The material below holds a span beginning at the line with "route = Route([Vector((x" and ending at the line with "if empty is". Quote that span exactly, both ends included, and only that span.
--- BEGIN ---
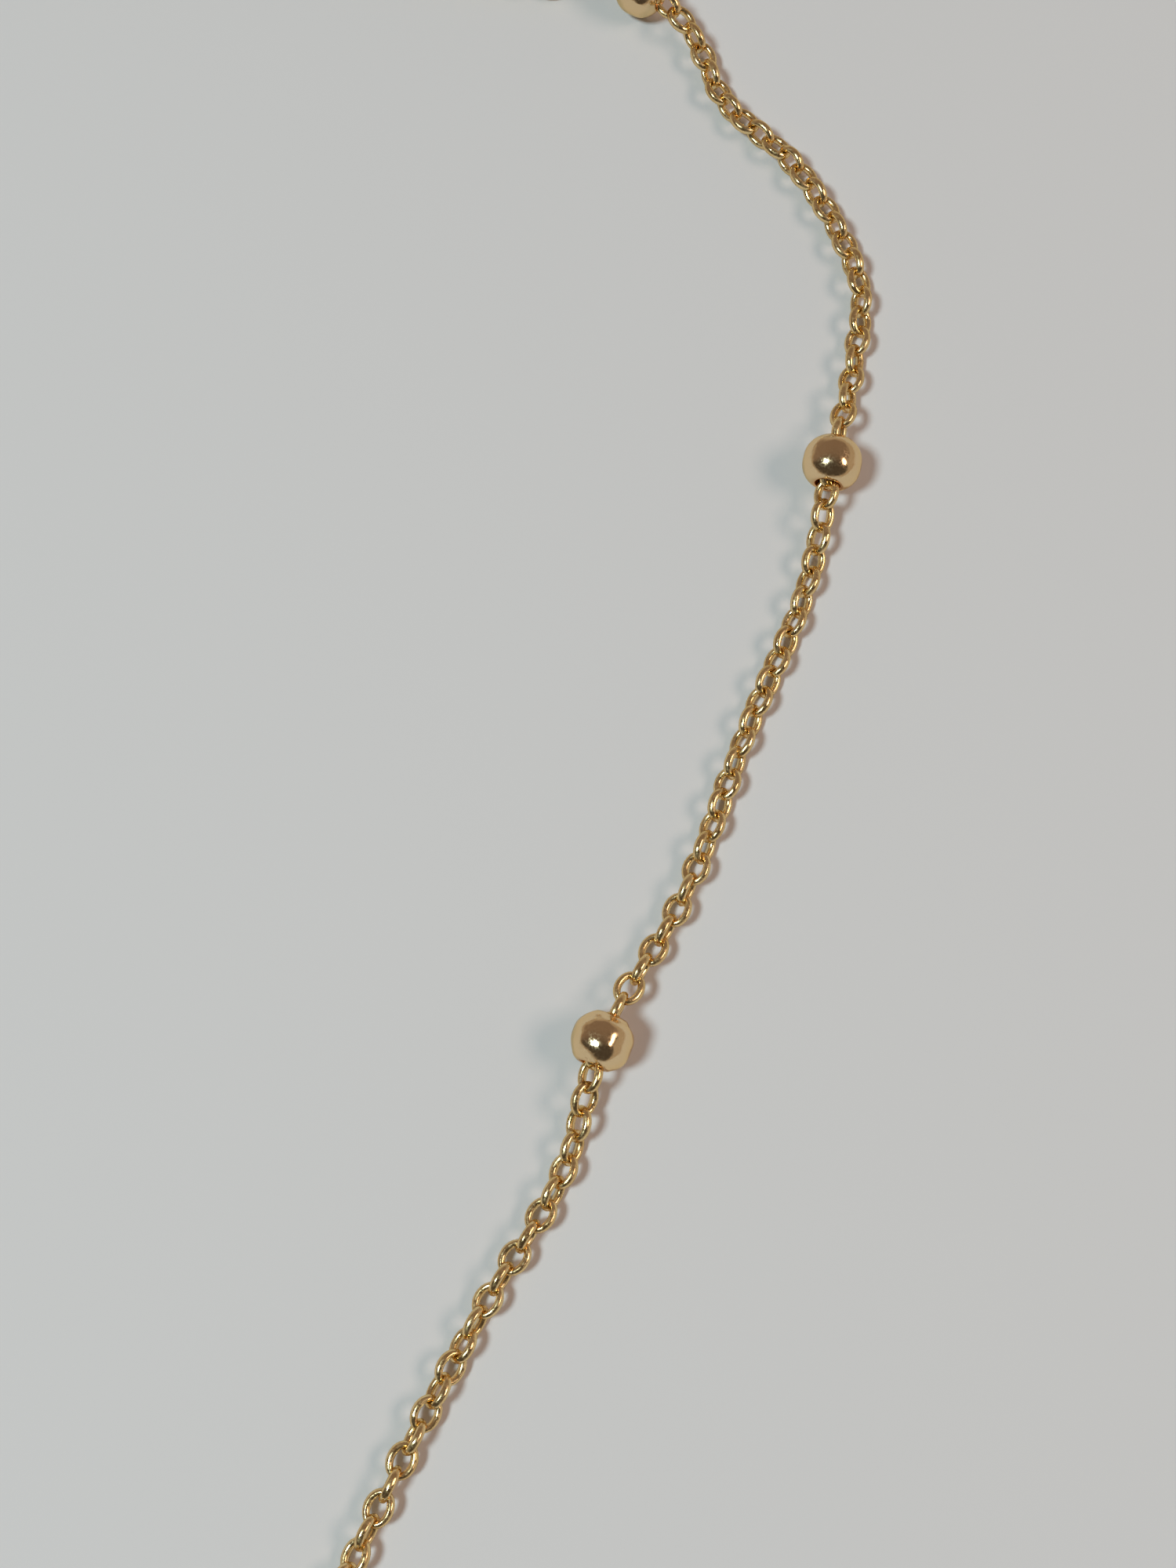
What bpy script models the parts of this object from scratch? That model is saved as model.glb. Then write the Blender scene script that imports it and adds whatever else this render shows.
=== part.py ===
# Long gold-tone chain necklace with polished drilled beads, lying in one loop on a flat surface.
# Metres, +Z up. The surface is z = 0, and the origin is the middle of the loop's box on it.

import bisect
import math

import bpy
from mathutils import Matrix, Vector
from mathutils.geometry import interpolate_bezier

MM = 0.001

# Chain: the tube that its interlocked links fill
CHAIN_RADIUS = 0.5 * MM
CHAIN_SIDES = 8

# Beads: radii are to the flats of the faceted solid
BEAD_RADIUS = 1.5 * MM
BEAD_LENGTH = 2.5 * MM
BEAD_BAND = 0.4 * MM
BEAD_RIM = 0.15 * MM
BEAD_SQUARENESS = 2.1
BEAD_SIDES = 12
BEAD_ARC_STEPS = 4
BORE_GAP = 0.15 * MM
BORE_LEAD = 0.4 * MM

# Pattern of the beads along the chain
BEAD_SPACING = 32.0 * MM
SHORTEST_END_RUN = 24.0 * MM

# Clasp: a ring with a small eye for the chain, and the round ring that it holds
CLASP_RADIUS = 2.4 * MM
CLASP_WIRE = 0.6 * MM
CLASP_TILT = math.radians(15.0)
EYE_RADIUS = 0.8 * MM
EYE_WIRE = 0.25 * MM
END_RING_RADIUS = 2.0 * MM
END_RING_WIRE = 0.3 * MM
END_RING_TILT = math.radians(-30.0)
JOINT_GAP = 0.3 * MM
RING_SIDES = 28
WIRE_SIDES = 8
SMALL_RING_SIDES = 20
SMALL_WIRE_SIDES = 6

# Route of the chain seen from above, in millimetres. It starts at the bead below the tight bend,
# runs down to the left, and comes back along the top.
ROUTE_MM = [
    (12.5, 16.8), (11.3, 11.0), (7.9, 2.7), (4.8, -5.4), (0.6, -13.0), (-1.0, -18.5), (-4.9, -25.2),
    (-8.5, -31.9), (-10.9, -36.9), (-26.0, -73.0), (-52.0, -122.0), (-92.0, -161.0), (-145.0, -181.0),
    (-200.0, -173.0), (-240.0, -135.0), (-256.0, -80.0), (-244.0, -22.0), (-205.0, 24.0),
    (-150.0, 50.0), (-88.0, 57.0), (-34.0, 51.0), (-4.0, 45.7), (3.4, 44.5), (5.7, 42.2), (7.4, 38.3),
    (11.0, 34.5), (13.2, 30.7), (14.4, 26.9), (14.0, 23.2),
]
ROUTE_STEPS = 24
HEADING_REACH = 0.5 * MM

# Where the tube bends between two beads, as shares of that run. The runs of the tight bend are
# counted from the route's first bead.
BEND_RUNS = (-2, -1, 0, 1)
BEND_STATIONS = (0.2, 0.5, 0.8)
PLAIN_STATIONS = (0.5,)

GOLD = (0.80, 0.55, 0.25, 1.0)
DEEP_GOLD = (0.70, 0.45, 0.18, 1.0)


class Route:
    """Closed smooth curve through the route's points, read by the length from its first point."""

    def __init__(self, corners):
        count = len(corners)
        chords = [(corners[(i + 1) % count] - corners[i]).length for i in range(count)]
        slopes = [self.slope(corners, chords, i) for i in range(count)]
        self.samples = []
        for i in range(count):
            start, end = corners[i], corners[(i + 1) % count]
            leave = start + slopes[i] * chords[i] / 3
            arrive = end - slopes[(i + 1) % count] * chords[i] / 3
            self.samples += interpolate_bezier(start, leave, arrive, end, ROUTE_STEPS)[:-1]
        self.samples.append(self.samples[0])
        self.lengths = [0.0]
        for start, end in zip(self.samples, self.samples[1:]):
            self.lengths.append(self.lengths[-1] + (end - start).length)
        self.total = self.lengths[-1]

    @staticmethod
    def slope(corners, chords, i):
        """Direction of the curve at a corner, weighted towards its nearer neighbour."""
        before, after = chords[i - 1], chords[i]
        arriving = (corners[i] - corners[i - 1]) / before
        leaving = (corners[(i + 1) % len(corners)] - corners[i]) / after
        return (arriving * after + leaving * before) / (before + after)

    def point(self, distance):
        distance %= self.total
        index = min(bisect.bisect_right(self.lengths, distance), len(self.lengths) - 1)
        span = self.lengths[index] - self.lengths[index - 1]
        share = (distance - self.lengths[index - 1]) / span
        return self.samples[index - 1].lerp(self.samples[index], share)

    def heading(self, distance):
        behind, ahead = self.point(distance - HEADING_REACH), self.point(distance + HEADING_REACH)
        return (ahead - behind).normalized()


def remove_all_objects():
    for item in list(bpy.data.objects):
        bpy.data.objects.remove(item, do_unlink=True)


def new_collection(name):
    collection = bpy.data.collections.new(name)
    bpy.context.scene.collection.children.link(collection)
    return collection


def new_metal(name, colour, roughness):
    material = bpy.data.materials.new(name)
    material.use_nodes = True
    shader = material.node_tree.nodes["Principled BSDF"]
    shader.inputs["Base Color"].default_value = colour
    shader.inputs["Metallic"].default_value = 1.0
    shader.inputs["Roughness"].default_value = roughness
    return material


def add_piece(name, data, material, collection, root):
    """A named solid in the necklace's collection, parented to its root."""
    data.materials.append(material)
    piece = bpy.data.objects.new(name, data)
    piece.parent = root
    collection.objects.link(piece)
    return piece


def place_across(piece, centre, heading, turn):
    """Put a piece at centre with its own X along heading, turned about that heading."""
    yaw = math.atan2(heading.y, heading.x)
    piece.location = centre
    piece.rotation_euler = (Matrix.Rotation(yaw, 3, "Z") @ Matrix.Rotation(turn, 3, "X")).to_euler()


def bead_outline():
    """Half section of a drilled bead: along its axis and out from it, from one mouth to the other."""
    corner = 1 / math.cos(math.pi / BEAD_SIDES)
    bore = CHAIN_RADIUS + BORE_GAP
    rim_share = (bore + BEAD_RIM) / BEAD_RADIUS
    half_length, half_band = BEAD_LENGTH / 2, BEAD_BAND / 2
    reach = (half_length - half_band) / (1 - rim_share**BEAD_SQUARENESS) ** (1 / BEAD_SQUARENESS)
    upper = []
    for step in range(BEAD_ARC_STEPS + 1):
        share = rim_share + (1 - rim_share) * math.sin(math.pi / 2 * step / BEAD_ARC_STEPS)
        along = half_band + reach * (1 - share**BEAD_SQUARENESS) ** (1 / BEAD_SQUARENESS)
        upper.append((along, share * BEAD_RADIUS * corner))
    lower = [(-along, out) for along, out in reversed(upper)]
    return upper + lower + [(-half_length, bore * corner), (half_length, bore * corner)]


def bead_profile():
    """The bead's section as a closed mesh outline, a half step round so that a flat faces down."""
    half_step = math.pi / BEAD_SIDES
    points = []
    for along, out in bead_outline():
        points.append((out * math.cos(half_step), out * math.sin(half_step), along))
    edges = [(i, (i + 1) % len(points)) for i in range(len(points))]
    profile = bpy.data.meshes.new("bead_profile")
    profile.from_pydata(points, edges, [])
    return profile


def add_bead(name, route, distance, material, collection, root):
    bead = add_piece(name, bead_profile(), material, collection, root)
    turned = bead.modifiers.new("turned", "SCREW")
    turned.axis = "Z"
    turned.steps = BEAD_SIDES
    turned.render_steps = BEAD_SIDES
    turned.use_merge_vertices = True
    turned.merge_threshold = 0.00001
    heading = route.heading(distance)
    yaw = Matrix.Rotation(math.atan2(heading.y, heading.x), 3, "Z")
    bead.location = route.point(distance) + Vector((0.0, 0.0, BEAD_RADIUS))
    bead.rotation_euler = (yaw @ Matrix.Rotation(math.pi / 2, 3, "Y")).to_euler()
    return bead


def bead_distances(route, clasp_length):
    """Lengths along the route to each bead, and to the middle of the gap that the clasp closes."""
    spare = route.total - clasp_length - 2 * SHORTEST_END_RUN
    count = int(spare / BEAD_SPACING) + 1
    first = -((count - 1) // 2)
    distances = {index: index * BEAD_SPACING for index in range(first, first + count)}
    last = first + count - 1
    middle = (distances[last] + distances[first] + route.total) / 2
    return distances, middle


def ring_mesh(name, radius, wire, sides, wire_sides):
    bpy.ops.mesh.primitive_torus_add(
        major_radius=radius, minor_radius=wire, major_segments=sides, minor_segments=wire_sides
    )
    ring = bpy.context.object
    mesh = ring.data
    mesh.name = name
    bpy.data.objects.remove(ring)
    return mesh


def ring_height(radius, wire, tilt):
    """Height of a tilted ring's centre when its lowest side touches the surface."""
    return radius * abs(math.sin(tilt)) + wire


def eye_offset():
    """From the clasp's centre to its eye's centre, whose wire is half sunk in the clasp's."""
    return CLASP_RADIUS + CLASP_WIRE + EYE_RADIUS


def add_clasp(route, middle, material, collection, root, cutters):
    """The clasp's ring, joined with its eye on the side of the chain's last run."""
    mesh = ring_mesh("clasp", CLASP_RADIUS, CLASP_WIRE, RING_SIDES, WIRE_SIDES)
    clasp = add_piece("clasp", mesh, material, collection, root)
    heading = route.heading(middle)
    height = ring_height(CLASP_RADIUS, CLASP_WIRE, CLASP_TILT)
    place_across(clasp, route.point(middle) + Vector((0.0, 0.0, height)), heading, CLASP_TILT)
    eye_mesh = ring_mesh("clasp_eye", EYE_RADIUS, EYE_WIRE, SMALL_RING_SIDES, SMALL_WIRE_SIDES)
    eye = bpy.data.objects.new("clasp_eye", eye_mesh)
    cutters.objects.link(eye)
    eye.parent = clasp
    eye.location = (-eye_offset(), 0.0, 0.0)
    eye.hide_render = True
    eye.display_type = "WIRE"
    joined = clasp.modifiers.new("eye", "BOOLEAN")
    joined.operation = "UNION"
    joined.object = eye
    return clasp


def add_end_ring(route, middle, material, collection, root):
    """The ring at the chain's first end. The clasp's wire runs through its middle."""
    mesh = ring_mesh("end_ring", END_RING_RADIUS, END_RING_WIRE, RING_SIDES, WIRE_SIDES)
    ring = add_piece("end_ring", mesh, material, collection, root)
    heading = route.heading(middle)
    height = ring_height(END_RING_RADIUS, END_RING_WIRE, END_RING_TILT)
    centre = route.point(middle) + heading * CLASP_RADIUS + Vector((0.0, 0.0, height))
    place_across(ring, centre, heading, END_RING_TILT)
    return ring


def chain_stations(route, distances, middle):
    """Points of the chain's tube, from the end ring through every bead to the clasp's eye."""
    floor = Vector((0.0, 0.0, CHAIN_RADIUS))
    raised = Vector((0.0, 0.0, BEAD_RADIUS))
    half_lead = BEAD_LENGTH / 2 + BORE_LEAD
    centre, heading = route.point(middle), route.heading(middle)
    start_reach = CLASP_RADIUS + END_RING_RADIUS + END_RING_WIRE + JOINT_GAP
    end_reach = eye_offset() + EYE_RADIUS + EYE_WIRE + JOINT_GAP
    start_height = ring_height(END_RING_RADIUS, END_RING_WIRE, END_RING_TILT)
    end_height = ring_height(CLASP_RADIUS, CLASP_WIRE, CLASP_TILT)

    stations = [centre + heading * start_reach + Vector((0.0, 0.0, start_height))]
    previous = middle - route.total + start_reach
    for index, distance in distances.items():
        shares = BEND_STATIONS if index - 1 in BEND_RUNS else PLAIN_STATIONS
        run = distance - half_lead - previous
        stations += [route.point(previous + share * run) + floor for share in shares]
        along = route.heading(distance) * half_lead
        bead_centre = route.point(distance) + raised
        stations += [bead_centre - along, bead_centre + along]
        previous = distance + half_lead
    run = middle - end_reach - previous
    stations += [route.point(previous + share * run) + floor for share in PLAIN_STATIONS]
    stations.append(centre - heading * end_reach + Vector((0.0, 0.0, end_height)))
    return stations


def add_chain(route, distances, middle, material, collection, root):
    curve = bpy.data.curves.new("chain", "CURVE")
    curve.dimensions = "3D"
    curve.bevel_depth = CHAIN_RADIUS
    curve.bevel_resolution = (CHAIN_SIDES - 4) // 2
    curve.use_fill_caps = True
    stations = chain_stations(route, distances, middle)
    spline = curve.splines.new("POLY")
    spline.points.add(len(stations) - 1)
    for point, place in zip(spline.points, stations):
        point.co = (*place, 1.0)
    return add_piece("chain", curve, material, collection, root)


def centre_on_origin(root, pieces):
    """Move the necklace so that the middle of its box's bottom is the origin."""
    bpy.context.view_layer.update()
    graph = bpy.context.evaluated_depsgraph_get()
    corners = []
    for piece in pieces:
        solid = piece.evaluated_get(graph)
        corners += [solid.matrix_world @ vertex.co for vertex in solid.to_mesh().vertices]
        solid.to_mesh_clear()
    low = Vector(min(corner[axis] for corner in corners) for axis in range(3))
    high = Vector(max(corner[axis] for corner in corners) for axis in range(3))
    root.location = (-(low.x + high.x) / 2, -(low.y + high.y) / 2, 0.0)


def build():
    remove_all_objects()
    collection = new_collection("necklace")
    cutters = new_collection("cutters")
    root = bpy.data.objects.new("necklace_root", None)
    collection.objects.link(root)

    bead_gold = new_metal("bead_gold", GOLD, 0.10)
    chain_gold = new_metal("chain_gold", DEEP_GOLD, 0.25)
    clasp_gold = new_metal("clasp_gold", GOLD, 0.20)
    ring_gold = new_metal("ring_gold", DEEP_GOLD, 0.20)

    route = Route([Vector((x * MM, y * MM, 0.0)) for x, y in ROUTE_MM])
    clasp_length = eye_offset() + EYE_RADIUS + CLASP_RADIUS + END_RING_RADIUS
    distances, middle = bead_distances(route, clasp_length)
    pieces = [
        add_chain(route, distances, middle, chain_gold, collection, root),
        add_clasp(route, middle, clasp_gold, collection, root, cutters),
        add_end_ring(route, middle, ring_gold, collection, root),
    ]
    for number, distance in enumerate(distances.values(), start=1):
        name = f"bead_{number:02d}"
        pieces.append(add_bead(name, route, distance, bead_gold, collection, root))
    centre_on_origin(root, pieces)


build()
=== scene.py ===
import bisect
import math

import bmesh
import bpy
from mathutils import Matrix, Vector, noise
from mathutils.geometry import interpolate_bezier


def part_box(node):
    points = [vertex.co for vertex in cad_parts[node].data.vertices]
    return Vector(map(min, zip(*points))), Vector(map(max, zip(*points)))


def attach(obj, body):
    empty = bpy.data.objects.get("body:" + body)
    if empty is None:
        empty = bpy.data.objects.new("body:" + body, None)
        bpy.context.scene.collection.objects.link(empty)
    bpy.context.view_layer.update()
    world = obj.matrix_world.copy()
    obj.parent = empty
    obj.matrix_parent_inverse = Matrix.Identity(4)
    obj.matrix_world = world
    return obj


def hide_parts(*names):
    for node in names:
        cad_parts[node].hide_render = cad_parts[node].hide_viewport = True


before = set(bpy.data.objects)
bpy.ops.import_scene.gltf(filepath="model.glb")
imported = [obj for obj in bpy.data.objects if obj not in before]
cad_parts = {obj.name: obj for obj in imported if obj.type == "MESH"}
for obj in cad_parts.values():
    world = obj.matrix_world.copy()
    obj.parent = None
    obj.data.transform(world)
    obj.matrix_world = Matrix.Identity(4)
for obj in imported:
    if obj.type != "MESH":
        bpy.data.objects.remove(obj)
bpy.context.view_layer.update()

mm = 0.001
weld = 0.001 * mm  # points closer than this are one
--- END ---
> Exercise response:
    route = Route([Vector((x * MM, y * MM, 0.0)) for x, y in ROUTE_MM])
    clasp_length = eye_offset() + EYE_RADIUS + CLASP_RADIUS + END_RING_RADIUS
    distances, middle = bead_distances(route, clasp_length)
    pieces = [
        add_chain(route, distances, middle, chain_gold, collection, root),
        add_clasp(route, middle, clasp_gold, collection, root, cutters),
        add_end_ring(route, middle, ring_gold, collection, root),
    ]
    for number, distance in enumerate(distances.values(), start=1):
        name = f"bead_{number:02d}"
        pieces.append(add_bead(name, route, distance, bead_gold, collection, root))
    centre_on_origin(root, pieces)


build()
=== scene.py ===
import bisect
import math

import bmesh
import bpy
from mathutils import Matrix, Vector, noise
from mathutils.geometry import interpolate_bezier


def part_box(node):
    points = [vertex.co for vertex in cad_parts[node].data.vertices]
    return Vector(map(min, zip(*points))), Vector(map(max, zip(*points)))


def attach(obj, body):
    empty = bpy.data.objects.get("body:" + body)
    if empty is None:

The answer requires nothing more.